# Recommended setup for breeding Bristlenose/Rubber Lip Plecos



## ha77 (Dec 8, 2016)

Unfamiliar territory here. Just looking for advice from anyone who has done this. I have a bunch of smaller tanks kicking around and want to get some use out of them. What do you guys recommend for tank size,water parameters, temp, food, quantity and etc.?
Cheers


----------



## tanker3 (May 18, 2015)

This is a Cichlid forum, but........
BN Plecos, IMO, are one of the easies fishes to raise and breed. I use to keep a male with 3 females together in a 20gal tank with Black PVC pipes for the BN to live in. They bred regularly, the male is a great father. I fed them veggy wafers and zucchini (raw). I had a sponge over my filter intake to keep the babies out. Aside from that, nothing. Bred like guppys.


----------



## Narwhal72 (Sep 26, 2006)

BN plecos are the easiest pleco to breed. All you need is a male and one or more females and a suitable cave for them to breed in. They will breed easily. Once you see fry in the cave, remove the cave to another aquarium where you can grow the babies up without fear of predation from other fish in the tank.

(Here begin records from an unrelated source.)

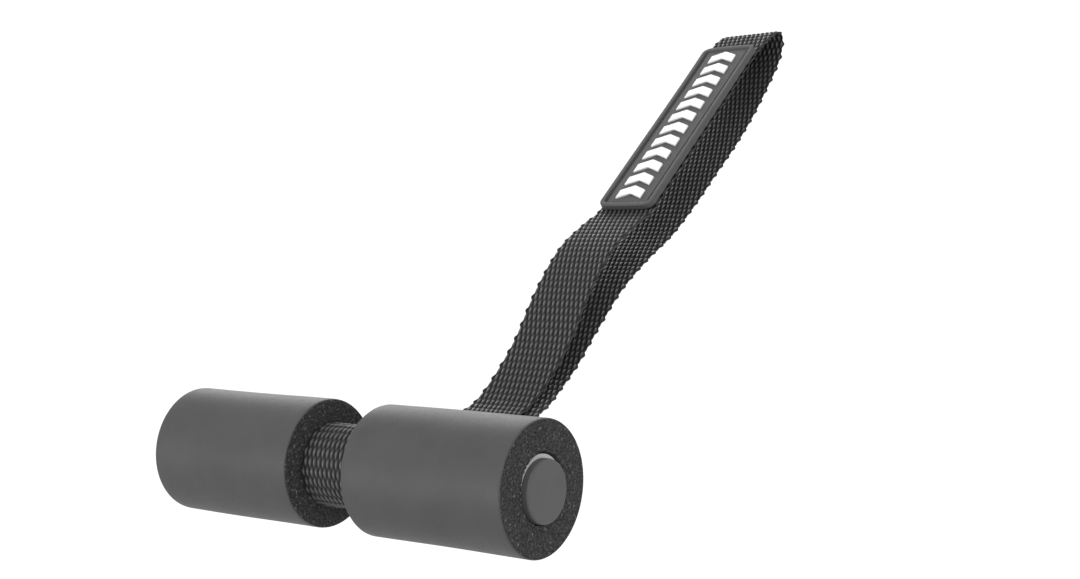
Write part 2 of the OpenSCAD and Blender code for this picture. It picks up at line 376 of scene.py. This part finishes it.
def motif_rubber():
    """The badge's white mouldings."""
    material, tree, shader = new_material("motif_rubber", grey(0.6), 0.5, 0.3)
    place = object_place(tree)
    fine = noise_of(tree, place, 1500, 3)
    soil = noise_of(tree, place, 160, 5, 0.7)
    color = ramp(tree, soil, [(0.25, (0.54, 0.56, 0.55)), (0.6, (0.61, 0.63, 0.62))])
    tree.links.new(color, shader.inputs["Base Color"])
    tree.links.new(spread_over(tree, fine, 0.44, 0.6), shader.inputs["Roughness"])
    bump(tree, shader, fine, 0.00004, 0.4)
    return material


# ---- Webbing ----

# The weave: warp ends across a face, and the length of one pick, in which an end rises or dives once.
ENDS = 24
ROW_PITCH = 3.4

# The mesh's rings for each pick, how far off the line's direction is read, and the length of the inner wrap.
STEPS_PER_ROW = 6
TANGENT_REACH = 0.7
HIDDEN_LENGTH = 120.0

# An end's height over the strip's middle, and that of the creases beside it, which sway.
YARN_HIGH = 0.4
YARN_SWING = 0.48
CREASE_LOW = -0.05
CREASE_RISE = 0.26
CREASE_SWAY = 0.14

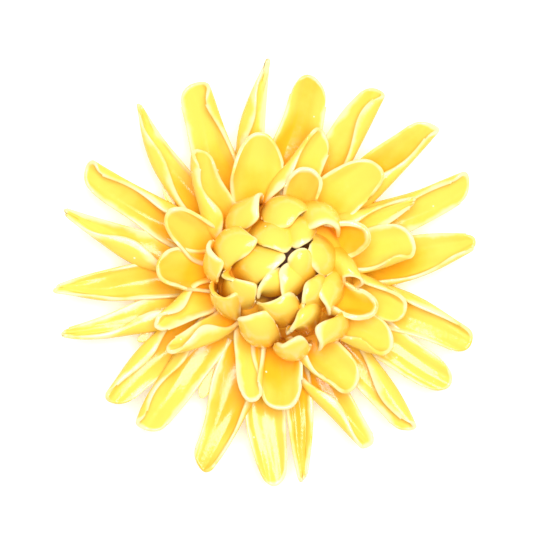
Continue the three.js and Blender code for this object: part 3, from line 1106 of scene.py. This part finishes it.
def make_piece(name: str, skins: list[Skin], material: bpy.types.Material) -> bpy.types.Object:
    """One Blender object out of closed shells.

    Args:
        name: The piece's name.
        skins: Its shells, in millimetres.
        material: Its finish.

    Returns:
        The object, which rides on the root and stands for the bloom.
    """
    starts = np.cumsum([0] + [len(skin.points) for skin in skins[:-1]])
    points = np.concatenate([skin.points for skin in skins]) * MM
    triangles = np.concatenate([skin.triangles + start for skin, start in zip(skins, starts)])
    mesh = bpy.data.meshes.new(name)
    mesh.from_pydata(points.tolist(), [], triangles.tolist())
    # The pooling share that each point holds carries painted shade as well as pooled glaze.
    for label, values in (
        ("edge_mm", [skin.edge for skin in skins]),
        ("pool", [skin.pool for skin in skins]),
    ):
        layer = mesh.attributes.new(label, "FLOAT", "POINT")
        layer.data.foreach_set("value", np.concatenate(values).astype(np.float32))
    mesh.polygons.foreach_set("use_smooth", np.ones(len(triangles), dtype=bool))
    mesh.materials.append(material)
    piece = bpy.data.objects.new(name, mesh)
    bpy.context.scene.collection.objects.link(piece)
    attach(piece, "root")
    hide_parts(NODE)
    log.info("%s: %d shells, %d triangles", name, len(skins), len(triangles))
    return piece


OUTER = Ring(19.0, 7.5, 9.0, 0.5)
INNER = Ring(13.0, 12.0, 14.0, 0.62)
CUPS = Ring(19.0, 20.0, 17.0, 0.85)

# Clockwise from the top of the photo: heading of the root and of the tip, reach, tip height, half
# width, turn of the left and of the right side, the tip's share of the width, and where more glaze
# pooled, and more shade is painted into the trough, than elsewhere, how much.
OUTER_PETALS = (
    (98, 89, 62.6, 17, 3.9, 170, 60, 0.12),
    (76, 75, 60.2, 15, 6.8, 60, 45, 0.72, 2.2),
    (59, 58, 65.0, 17, 5.6, 60, 150, 0.45),
    (41, 42, 67.0, 16, 5.6, 60, 150, 0.58, 1.9),
    (22, 23, 67.0, 16, 5.8, 145, 50, 0.55),
    (4, 8, 64.2, 16, 7.2, 50, 120, 0.28, 1.3),
    (345, 341, 66.0, 15, 5.8, 120, 55, 0.62),
    (331, 329, 64.5, 13, 6.0, 60, 60, 0.66),
    (318, 312, 64.0, 17, 4.6, 165, 70, 0.6),
    (297, 302, 61.5, 15, 5.0, 60, 150, 0.4, 1.5),
    (287, 281, 63.2, 17, 4.6, 75, 85, 0.2, 2.2),
    (270, 273, 63.0, 15, 5.8, 60, 75, 0.68),
    (257, 252, 61.6, 16, 6.4, 110, 60, 0.45, 1.8),
    (231, 234, 59.6, 16, 5.8, 60, 140, 0.62),
    (218, 221, 59.6, 15, 5.4, 60, 140, 0.6),
    (202, 197, 62.0, 16, 4.8, 170, 60, 0.2),
    (184, 185, 62.6, 17, 5.6, 110, 90, 0.15),
    (171, 163, 62.0, 17, 4.8, 165, 65, 0.15),
    (154, 150, 61.0, 16, 5.2, 65, 140, 0.6, 1.4),
    (135, 127, 61.6, 17, 4.4, 165, 60, 0.12),
    (114, 111, 60.6, 16, 5.7, 60, 125, 0.78),
)

INNER_PETALS = (
    (95, 91, 40.2, 22, 7.6, 75, 60, 0.85),
    (72, 65, 45.2, 20, 5.8, 130, 50, 0.55),
    (62, 65, 33.8, 27, 5.0, 85, 85, 0.9, 1.4),
    (46, 44, 46.2, 21, 6.8, 60, 80, 0.9),
    (27, 25, 49.2, 20, 4.6, 150, 50, 0.2),
    (12, 12, 46.2, 20, 6.2, 50, 130, 0.8),
    (348, 344, 44.2, 20, 5.4, 115, 50, 0.8),
    (328, 332, 43.2, 21, 5.8, 60, 125, 0.8),
    (304, 309, 43.2, 20, 5.8, 60, 130, 0.8, 1.5),
    (280, 278, 41.8, 21, 6.8, 70, 75, 0.85, 2.3),
    (258, 266, 38.2, 22, 4.6, 130, 60, 0.5),
    (233, 218, 35.8, 22, 3.4, 170, 20, 0.6),
    (203, 207, 35.4, 22, 4.6, 65, 150, 0.4),
    (179, 176, 31.8, 24, 6.2, 105, 75, 0.8, 1.8),
    (156, 148, 32.8, 25, 5.8, 85, 95, 0.8),
    (128, 117, 40.2, 24, 5.0, 170, 70, 0.5),
)

# Root and belly; the mouth's five spots from left to right; the mouth's height in the middle, how
# far it rises from there to the right, and how far it drops to both corners; half width at root and
# belly; and where it isn't the same as elsewhere, the wall at the left and at the right.
BALL_PETALS = (
    ((242, 207, 10), (238, 207, 25),
     ((264, 195), (259, 199), (258, 211), (258, 220), (252, 229)), (31, 1.5, 3.5), (6, 6.8)),
    ((284, 205, 10), (286, 200, 27),
     ((306, 211), (298, 216), (290, 226), (279, 228), (264, 224)), (32, 0, 4), (6.4, 7.2)),
    ((324, 213, 10), (327, 208, 26.5),
     ((337, 240), (336, 230), (326, 224), (314, 228), (304, 233)), (32.5, 2.5, 5), (5.6, 6.4)),
    ((342, 243, 12), (349, 259, 26.5),
     ((352, 291), (361, 283), (353, 276), (343, 277), (345, 289)), (29.5, 0.5, 7), (4.4, 5.2),
     (1.1, 1.5)),
    ((337, 295, 12), (338, 294, 28),
     ((329, 315), (326, 305), (320, 296), (318, 287), (322, 280)), (33.5, 0.7, 4.7), (5.6, 6.2)),
    ((338, 336, 11), (339, 334, 25.5),
     ((318, 350), (320, 341), (316, 331), (318, 323), (330, 319)), (32.5, 1.5, 4.5), (5.2, 5.6)),
    ((294, 352, 10), (294, 357, 25.5),
     ((277, 340), (283, 343), (291, 339), (301, 335), (309, 343)), (33, 0.2, 4.7), (5.2, 5.6)),
    ((256, 340, 10), (256, 340, 27.5),
     ((239, 316), (247, 316), (257, 313), (267, 311), (274, 317)), (34, 0.5, 3.2), (6.2, 6.2)),
    ((221, 306, 10), (217, 303, 25.5),
     ((211, 286), (217, 294), (227, 297), (235, 294), (242, 291)), (31.5, 2.5, 2.5), (6.2, 6.6)),
    ((213, 262, 12), (207, 263, 25.5),
     ((213, 240), (211, 249), (218, 258), (225, 264), (220, 279)), (31, 0.7, 3.2), (5, 5.8)),
    ((220, 249, 18), (222, 246, 31),
     ((245, 231), (252, 238), (257, 242), (250, 253), (234, 262)), (34.5, 0.5, 3.5), (5.8, 6.8)),
    ((266, 216, 18), (268, 228, 31),
     ((293, 246), (286, 252), (276, 249.5), (266, 246), (255, 240)), (35, -0.5, 3.5), (7, 8.2)),
    ((306, 220, 18), (303, 222, 30),
     ((311, 239), (307, 242), (302, 245), (297, 248), (291, 249)), (33.8, 0.5, 2.5), (4, 4.5)),
    ((331, 250, 18), (328, 251, 30.5),
     ((319, 275), (312, 266), (306, 258), (308, 250), (313, 243)), (35, 1.2, 3.7), (5.4, 6.6)),
    ((226, 300, 14), (232, 292, 29.5),
     ((222, 276), (236, 280), (249, 282), (257, 286), (257, 297)), (34, 1, 3), (6, 6.6)),
    ((232, 268, 22), (248, 265, 33.5),
     ((284, 253), (284, 259), (276, 267), (267, 275), (258, 281)), (36, 0, 3.5), (5.4, 6.4)),
    ((279, 299, 24), (276, 288, 34),
     ((259, 299), (260, 289), (265, 280), (271, 272), (277, 267)), (36, 0.7, 3), (5, 5.8)),
    ((301, 295, 24), (295, 285, 35),
     ((284, 304), (283, 293), (282, 282), (281, 271), (287, 262)), (36.5, 0.7, 3), (5.2, 6.2)),
    ((319, 274, 22), (308, 267, 35),
     ((289, 266), (290, 258), (297, 252), (304, 251), (308, 257)), (36.8, 0, 3), (5, 6)),
    ((324, 307, 22), (315, 296, 34),
     ((303, 310), (303, 301), (304, 292), (306, 284), (312, 279)), (36, 0, 3.2), (5.2, 6)),
    ((274, 328, 19), (279, 315, 33.5),
     ((258, 302), (267, 303), (277, 300), (286, 294), (292, 291)), (36, 1, 3.2), (4.8, 6)),
    ((312, 328, 19), (306, 321, 33),
     ((287, 334), (291, 328), (296, 320), (299, 312), (303, 306)), (34.5, 1.5, 3.2), (4.8, 5.4)),
)

# The two cups at the ball's right foot, in the terms of the open rings, with their wall at the end.
# Their high pooled shares paint the cups' insides deep orange, partly glaze pooled there and partly
# painted shade.
CUP_PETALS = (
    (27, 18, 32.0, 28.5, 5.8, 115, 80, 0.9, 3.0, 2.5),
    (342, 341, 35.0, 26.5, 4.8, 80, 120, 0.9, 3.4, 2.5),
)


@dataclass(frozen=True)
class Petals:
    """One layer of petals as one piece."""

    name: str
    petals: list[Petal]
    grid: PetalGrid = PetalGrid()
    thickener: Thickener = Thickener()

    def build(self, material: bpy.types.Material) -> bpy.types.Object:
        """The layer's petals as one object in a finish."""
        skins = [self.thickener.skin(p.sheet(self.grid), p.hollow) for p in self.petals]
        return make_piece(self.name, skins, material)


@dataclass(frozen=True)
class ClayBody:
    """The foot that the bloom stands on and the core under the ball, as radii and heights."""

    foot: Profile = (
        (0.0, 0.0), (19.8, 0.0), (21.0, 0.3), (22.4, 2.0), (23.0, 5.0), (23.0, 11.0), (0.0, 12.0),
    )
    core: Profile = (
        (0.0, 7.0), (20.0, 7.0), (21.5, 13.3), (20.3, 19.0), (17.5, 24.5), (13.0, 28.2), (8.0, 30.6),
        (0.0, 31.4),
    )
    core_centre: tuple[float, float] = (5.4, 0.6)
    sides: int = 96
    steps: int = 8

    def build(self) -> None:
        """The foot and the core, each as one object in its own finish."""
        make_piece("foot", [self._turned(self.foot, (0.0, 0.0))], FootFinish().material())
        # The core's finish is painted shade: dark brown in the heart, orange farther out.
        make_piece("core", [self._turned(self.core, self.core_centre)], DepthFinish().material())

    def _turned(self, profile: Profile, centre: tuple[float, float]) -> Skin:
        """A profile turned round an upright axis.

        Its lines are divided into even steps. A point of radius r and height h goes, at each angle,
        to the centre plus r times the cosine and the sine, at height h.

        Args:
            profile: Points from the axis at the bottom, out, and back to the axis at the top.
            centre: Where the axis stands.

        Returns:
            The closed shell, whose first and last rings are each one point.
        """
        corners = np.arange(len(profile))
        fine = np.linspace(0.0, corners[-1], self.steps * corners[-1] + 1)
        radius, height = (np.interp(fine, corners, row)[:, None] for row in np.array(profile).T)
        turn = np.linspace(0.0, FULL_TURN, self.sides, endpoint=False)[None, :]
        x, y = centre[0] + radius * np.cos(turn), centre[1] + radius * np.sin(turn)
        points = np.stack([x, y, np.broadcast_to(height, x.shape)], axis=-1).reshape(-1, 3)
        index = np.arange(len(points)).reshape(-1, self.sides)
        index[0], index[-1] = index[0, 0], index[-1, 0]
        used, triangles = np.unique(split(bands(index)), return_inverse=True)
        plain = np.zeros(len(used))
        return Skin(points[used], triangles.reshape(-1, 3), plain, plain)


@dataclass(frozen=True)
class Lamp:
    """A square soft light that faces the flower, with its place and size in metres."""

    name: str
    place: Point
    size: float
    power: float

    def build(self) -> None:
        """Adds the light."""
        light = bpy.data.lights.new(self.name, "AREA")
        light.size = self.size
        light.energy = self.power
        lamp = bpy.data.objects.new(self.name, light)
        lamp.location = self.place
        lamp.rotation_euler = (-Vector(self.place)).to_track_quat("-Z", "Y").to_euler()
        bpy.context.scene.collection.objects.link(lamp)


@dataclass(frozen=True)
class Studio:
    """White floor, soft light from all round and the camera straight above, in metres."""

    camera_height: float = 0.9
    focus_height: float = 0.015
    sensor_mm: float = 36.0
    photo_width: float = PHOTO_STEPS_ACROSS * PHOTO_STEP_MM * MM
    centre: tuple[float, float] = (0.0, 0.0016)
    floor_half: float = 2.0
    sky: float = 0.42
    sky_colour: Colour = (1.0, 1.0, 1.0, 1.0)
    lamp: Lamp = Lamp("softbox", (0.08, 0.12, 1.0), 0.6, 12.0)

    def build(self) -> None:
        """Adds floor, lights and camera."""
        self._lay_floor()
        self.lamp.build()
        world = bpy.data.worlds.new("sky")
        world.use_nodes = True
        background = world.node_tree.nodes["Background"]
        background.inputs["Color"].default_value = self.sky_colour
        background.inputs["Strength"].default_value = self.sky
        bpy.context.scene.world = world
        self._set_camera()
        bpy.context.scene.view_settings.view_transform = "Standard"

    def _lay_floor(self) -> None:
        """Adds the square floor at height 0."""
        half = self.floor_half
        mesh = bpy.data.meshes.new("floor")
        corners = [(-half, -half, 0.0), (half, -half, 0.0), (half, half, 0.0), (-half, half, 0.0)]
        mesh.from_pydata(corners, [], [(0, 1, 2, 3)])
        mesh.materials.append(FloorFinish().material())
        floor = bpy.data.objects.new("floor", mesh)
        bpy.context.scene.collection.objects.link(floor)

    def _set_camera(self) -> None:
        """Adds the camera, whose lens takes in the photo's width at the height it focuses on."""
        lens = bpy.data.cameras.new("camera")
        lens.sensor_width = self.sensor_mm
        lens.lens = self.sensor_mm * (self.camera_height - self.focus_height) / self.photo_width
        camera = bpy.data.objects.new("camera", lens)
        camera.location = (*self.centre, self.camera_height)
        bpy.context.scene.collection.objects.link(camera)
        bpy.context.scene.camera = camera


def main() -> None:
    """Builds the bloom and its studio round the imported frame."""
    logging.basicConfig(level=logging.INFO, format="%(name)s: %(message)s")
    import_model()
    glaze = GlazeFinish().material()
    outer = [OpenPetal(OUTER, i + 1, *row) for i, row in enumerate(OUTER_PETALS)]
    inner = [OpenPetal(INNER, i + 1, *row) for i, row in enumerate(INNER_PETALS)]
    ball = [HoodPetal(*row) for row in BALL_PETALS]
    cups = [OpenPetal(CUPS, i + 1, *row) for i, row in enumerate(CUP_PETALS)]
    for layer in (
        Petals("outer_petals", outer),
        Petals("fork_tongues", Forks().between(outer), PetalGrid(rows=20, columns=13)),
        Petals("inner_petals", inner),
        Petals("ball_petals", ball + cups),
    ):
        layer.build(glaze)
    ClayBody().build()
    Studio().build()


if __name__ == "__main__":
    main()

Rubber nosed plecos are more difficult. They like cooler water with more oxygenation and tend to breed under flat rocks with more circulation than the tubular caves preferred by most plecos. An unheated, bare bottom tank with a mixture of slate and round pebbles to provide suitable spawning sites is best. A circulation pump blowing water down the length is also generally needed to get the high current they like.

Andy


----------